You’re going to have to explain that one.
– I mean that the energy of these compositions flows from the past, because the EP songs “Hahary”, “Łączka” and “Lew Albinos” are all our improvised interpretations of paintings by the same titles. We wanted to keep it secret as it’s kind of an intimate thing for us, but people discovered and spread it.
Nihil explains that these works were produced in the forties by an obscure collective of artistic miners.
– They lived in darkness, spending their days underground and so didn’t catch much sunlight. Their paintings were really colourful though, I think it was their way of maintaining some balance in life. So this was us pouring some of that colour, or light if we can say so, back into the depths where it originally emanated from.
Preparing for this article I observed that FURIA appear to enjoy much higher popularity in Poland than abroad.
– That is correct, the imbalance is significant in this matter. We have some plans on broadening our horizons but there will be only a few gigs outside of Poland this year because we’re currently preparing for spectacle in The National Old Theatre of Kraków. It’s an extremely interesting project, so we’ve chosen to focus on that.
In 2016, a famous Polish theatre director and playwright named Jan Klata came across FURIA’s music and liked it so much that he reached out to them. The result of this alliance is a re-enactment of a 1901 play called Wesele, which translates to ‘The Wedding’ and tells the tale of a nation’s struggle for independence – severely hampered by complications in collaboration.

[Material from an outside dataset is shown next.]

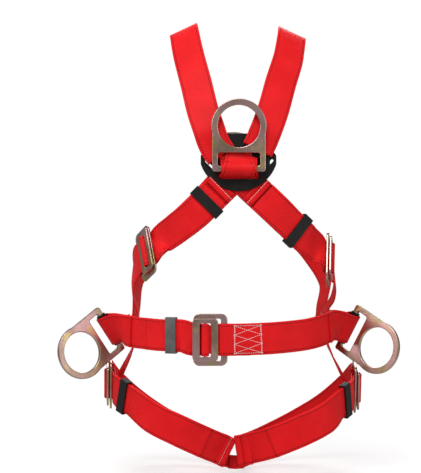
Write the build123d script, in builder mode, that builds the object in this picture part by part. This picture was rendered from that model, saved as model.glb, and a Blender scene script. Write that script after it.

– It deals with everything I spoke of earlier; Polish problems, our history, mentality, and so on. We’ve been cast as a wedding band, and will be performing our own songs – I guess the music’s grim character fits the play perfectly. Wesele is one of the finest pieces of art in our nation’s history, and the author Stanisław Wyspiański is a very prominent artist. Every kid in Poland learns about this, but probably only a few of your readers will have heard of him. I’d say that perfectly mirrors the global situation of FURIA.